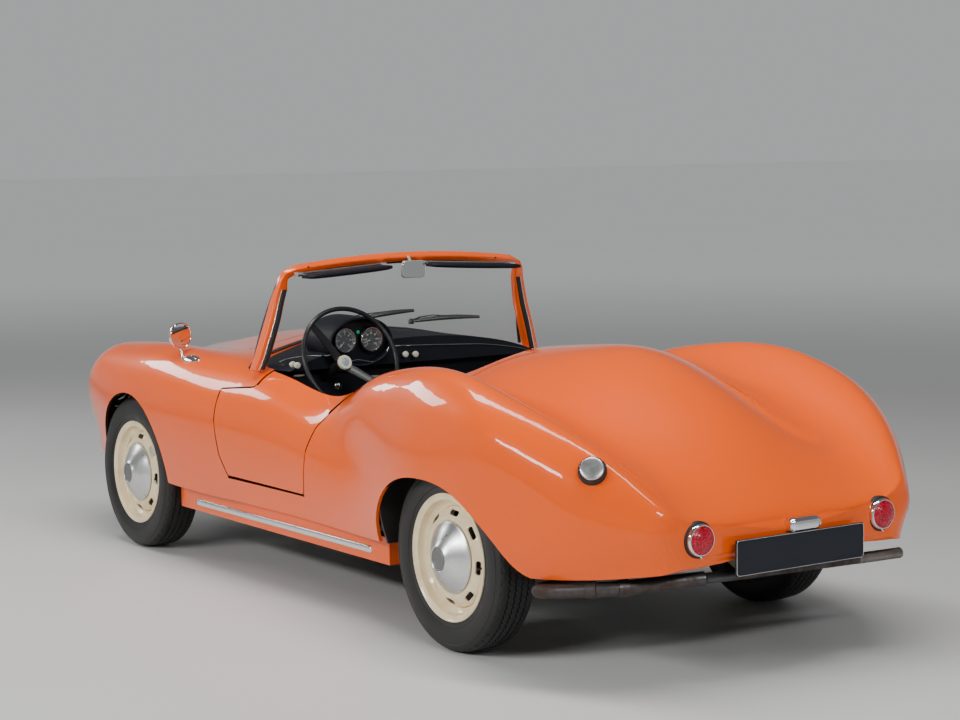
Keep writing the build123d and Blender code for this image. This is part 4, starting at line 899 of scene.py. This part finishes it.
moulding_left = [
    (1.392, 0.530, 0.824), (1.385, 0.500, 0.832), (1.345, 0.467, 0.842), (1.285, 0.440, 0.848),
    (1.236, 0.400, 0.850),
]
moulding_dip = [
    (1.2287, 0.372, 0.831), (1.2287, 0.345, 0.823), (1.2287, 0.315, 0.823), (1.2287, 0.288, 0.827),
    (1.2287, 0.262, 0.823), (1.2287, 0.235, 0.817), (1.2287, 0.205, 0.816), (1.2287, 0.180, 0.825),
    (1.2287, 0.162, 0.842), (1.2287, 0.150, 0.862), (1.2400, 0.138, 0.868),
]
moulding_right = [
    (1.2500, 0.110, 0.8675), (1.2505, 0.038, 0.8645), (1.2505, -0.044, 0.861), (1.2505, -0.145, 0.8565),
    (1.2505, -0.271, 0.850), (1.2505, -0.356, 0.841), (1.2505, -0.428, 0.830), (1.2505, -0.481, 0.820),
    (1.2505, -0.530, 0.806),
]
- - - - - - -
Exactly reproduce every line of the data above.

## SOLUTION FOR THIS EXERCISE
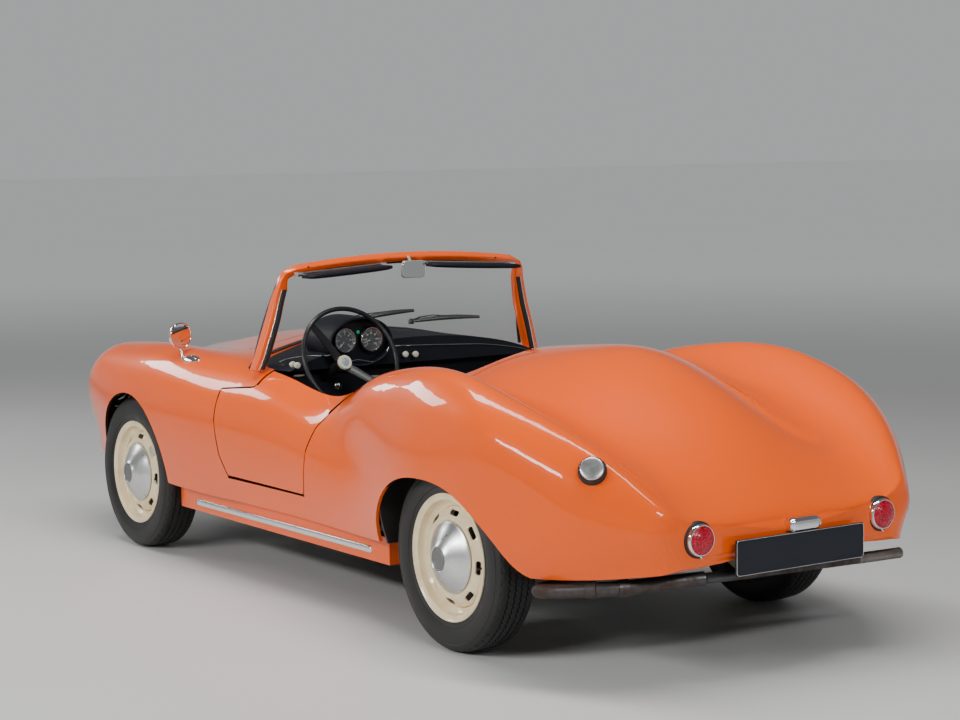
Keep writing the build123d and Blender code for this image. This is part 4, starting at line 899 of scene.py. This part finishes it.
moulding_left = [
    (1.392, 0.530, 0.824), (1.385, 0.500, 0.832), (1.345, 0.467, 0.842), (1.285, 0.440, 0.848),
    (1.236, 0.400, 0.850),
]
moulding_dip = [
    (1.2287, 0.372, 0.831), (1.2287, 0.345, 0.823), (1.2287, 0.315, 0.823), (1.2287, 0.288, 0.827),
    (1.2287, 0.262, 0.823), (1.2287, 0.235, 0.817), (1.2287, 0.205, 0.816), (1.2287, 0.180, 0.825),
    (1.2287, 0.162, 0.842), (1.2287, 0.150, 0.862), (1.2400, 0.138, 0.868),
]
moulding_right = [
    (1.2500, 0.110, 0.8675), (1.2505, 0.038, 0.8645), (1.2505, -0.044, 0.861), (1.2505, -0.145, 0.8565),
    (1.2505, -0.271, 0.850), (1.2505, -0.356, 0.841), (1.2505, -0.428, 0.830), (1.2505, -0.481, 0.820),
    (1.2505, -0.530, 0.806),
]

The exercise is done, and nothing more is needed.